Without getting into details on these points (you’re welcome to ask your questions in the comments below), we would like to note that these parameters allow the user to define the specialization of cluster nodes more precisely for running specific applications on them. This way, we can strike the best balance between performance and costs.
There are several popular PostgreSQL operators for Kubernetes:
- Crunchy Data PostgreSQL Operator;
- Zalando Postgres Operator;
Let us take a closer look at them.
Stolon by Sorint.lab boasts rich history: its first public release took place back in November 2015(!), and its GitHub repository has 3100+ stars and 40+ contributors.
This project is an excellent example of well-designed architecture:
You can learn more about the operator in the project documentation. Overall, it has all the features mentioned above, such as failover functionality, proxies for transparent client access, backups. On top of that, proxies provide access through a single endpoint (unlike other solutions discussed below – they have two services for accessing the database).
Unfortunately, Stolon does not support Custom Resources, which complicates the creation of DBMS instances in the Kubernetes cluster. The
stolonctl tool controls the Stolon cluster. The operator is deployed via a Helm chart, and user parameters are defined in the ConfigMap.
On the one hand, it turns out that Stolon is not an operator in its accurate sense (since it does not use CRDs). On the other hand, it is a flexible system allowing you to configure Kubernetes resources the way you feel comfortable.
In short, we felt the idea of generating a separate Helm chart for each DB is suboptimal. That is why we started looking for alternatives.

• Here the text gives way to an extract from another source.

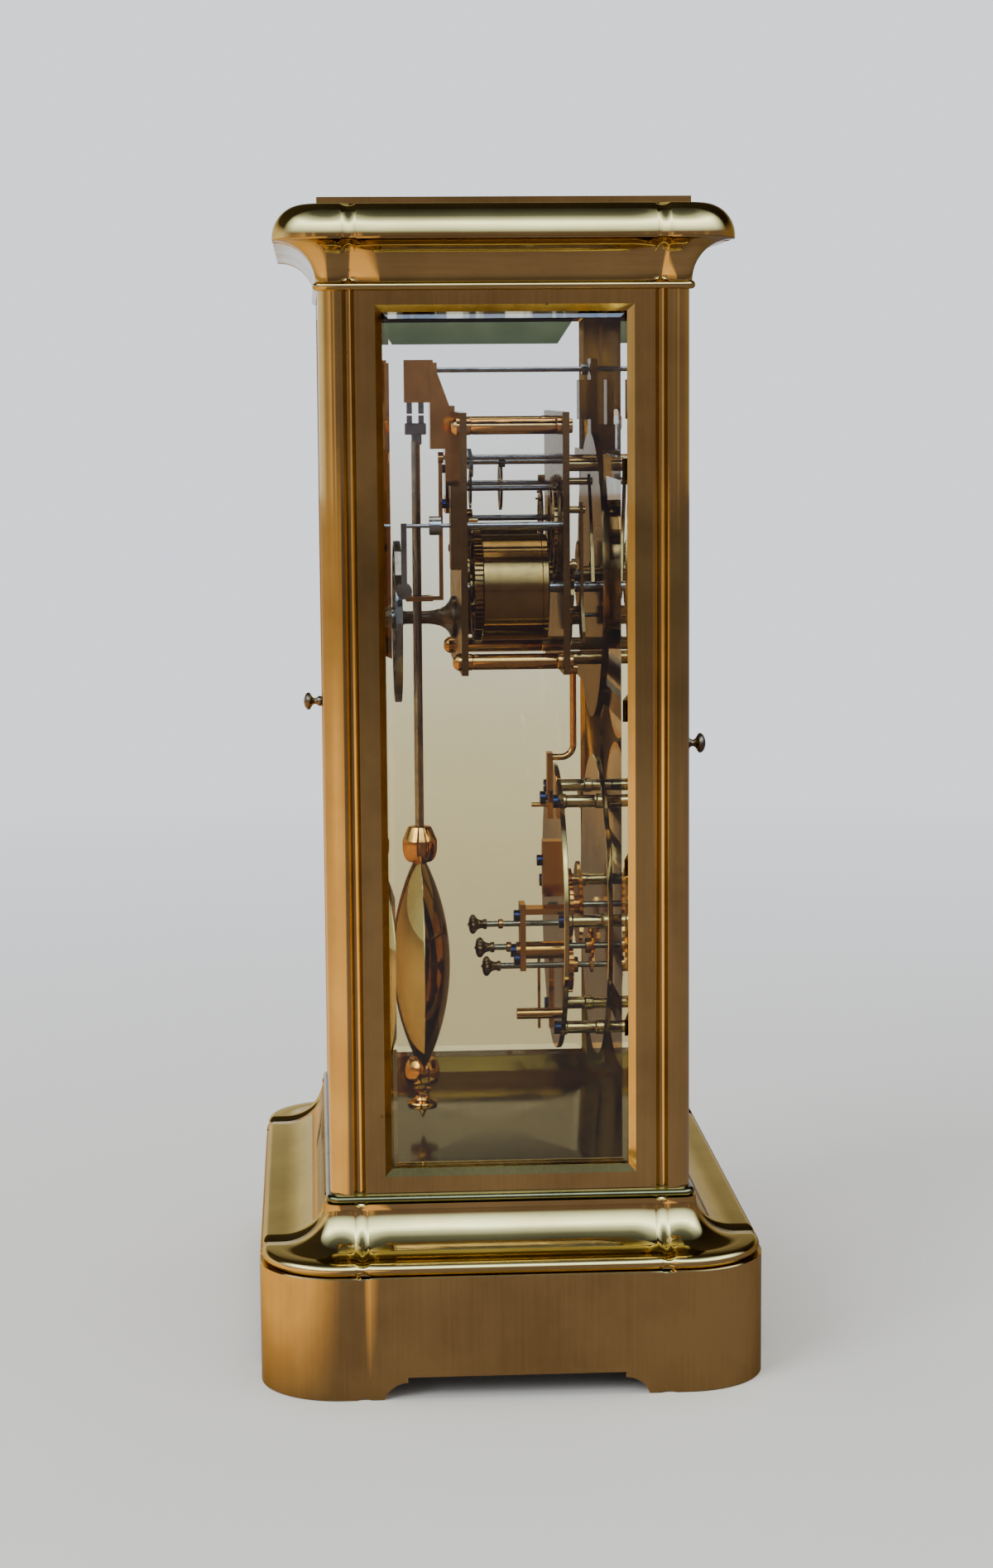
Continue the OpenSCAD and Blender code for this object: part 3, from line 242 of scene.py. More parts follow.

2. Crunchy Data PostgreSQL Operator
Operator by Crunchy Data seemed to be a good alternative. Its first version was released in March 2017. Currently, the Crunchy Data repository has 1500+ stars and 60+ contributors. The latest release (v4.6.0 from Jan’ 21) was tested to work with Kubernetes 1.17—1.20, OpenShift 3.11 & 4.4+, GKE, EKS, AKS, and VMware Enterprise PKS 1.3+.
The Crunchy Data PostgreSQL Operator architecture also meets our requirements:
The tool called pgo manages the operator and generates Kubernetes Custom Resources. As potential users, we were pleased with the operator features, such as:
- support for CRDs;
- convenient user management (via CRDs);
- integration with other components of the Crunchy Data Container Suite – a specialized collection of PostgreSQL container images and useful tools (including pgBackRest, pgAudit, contrib extensions, and so on).
However, our attempts at using it exposed several problems:
- As it turned out, you cannot use tolerations in Crunchy Data, only
nodeSelectoris provided. (UPDATE: This feature is recently implemented, in v4.6.0 released in Jan ’21, however our evaluation has been made earlier, in 2020.)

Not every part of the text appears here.